In simplistic terms, top-down thinking.
Two for the price of one
Suppose, after further exploration and more market research, your team identifies that your product's hypothetical capacity for growth next year was, in fact, so ample and attainable that the correct answer was not to hire 10 but 100 more go-to-market people, which would, of course, return accordingly much greater growth.
Plus, it would grab more available market share, which would otherwise be left for your competitors - another drag on future growth.
So, as an old colleague would say, when you get two positive outcomes for the price of one — “A twofer!”
Note: If this was the case and you were convicted about the argument for hiring 100 additional heads, then why wouldn’t you work night and day on the business case and find the extra capital required to fund it?
OK, who’s been taking crazy pills?
Now that the team has fully explored the unconstrained side of the planning ledger, even if you don’t end up shooting for the Crazy Pills optimistic version, the practice of asking the question will instantly improve the integrity and, most likely, the quantum of your previous bottom-up growth assumption.
The least of what this simple framing method does is to enable your team to take the original bottom-up number and the top-down number and then diligently rationalise them to some midpoint position in between. This almost always improves upon the initial assumption.

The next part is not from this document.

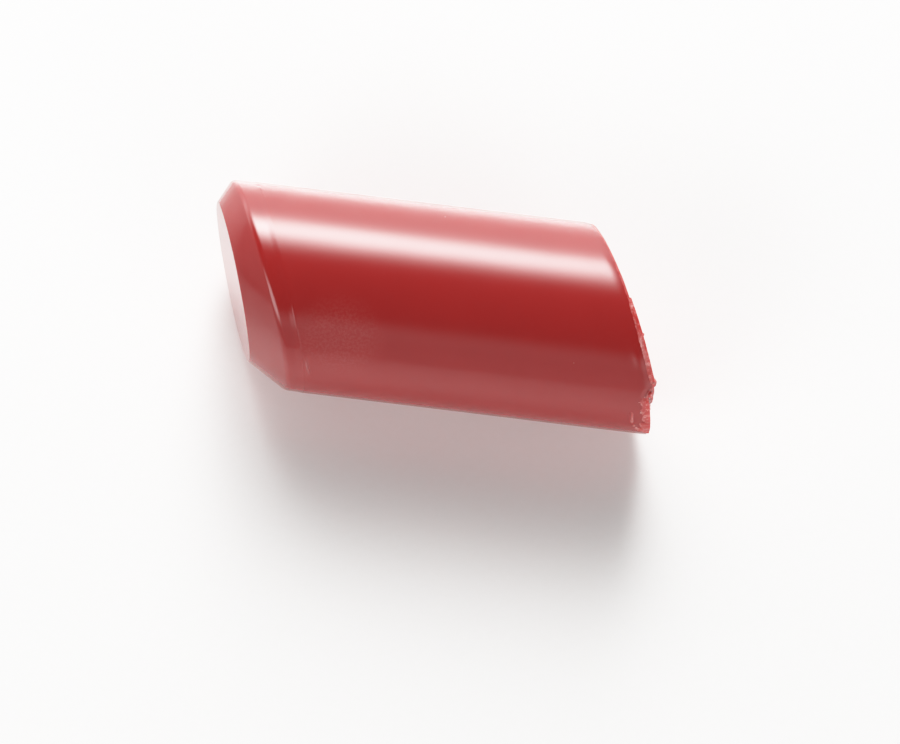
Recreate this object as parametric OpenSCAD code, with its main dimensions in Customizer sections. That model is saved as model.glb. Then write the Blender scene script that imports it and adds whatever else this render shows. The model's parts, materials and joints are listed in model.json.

Note: Doing this diligently is important because over-optimistic high-ball assumptions are just as bad, if not worse than over-cautious low-ball assumptions.
In the absolute worst-case scenario, even if you end up working all the way back to your original assumption, then at least you’ve tested and validated it top-down.
So, the next time you’re working with your team on next year’s growth plans, the question you should not be asking is, “Are ten heads enough?”
Instead, the question you should be asking is — “Why not a hundred?”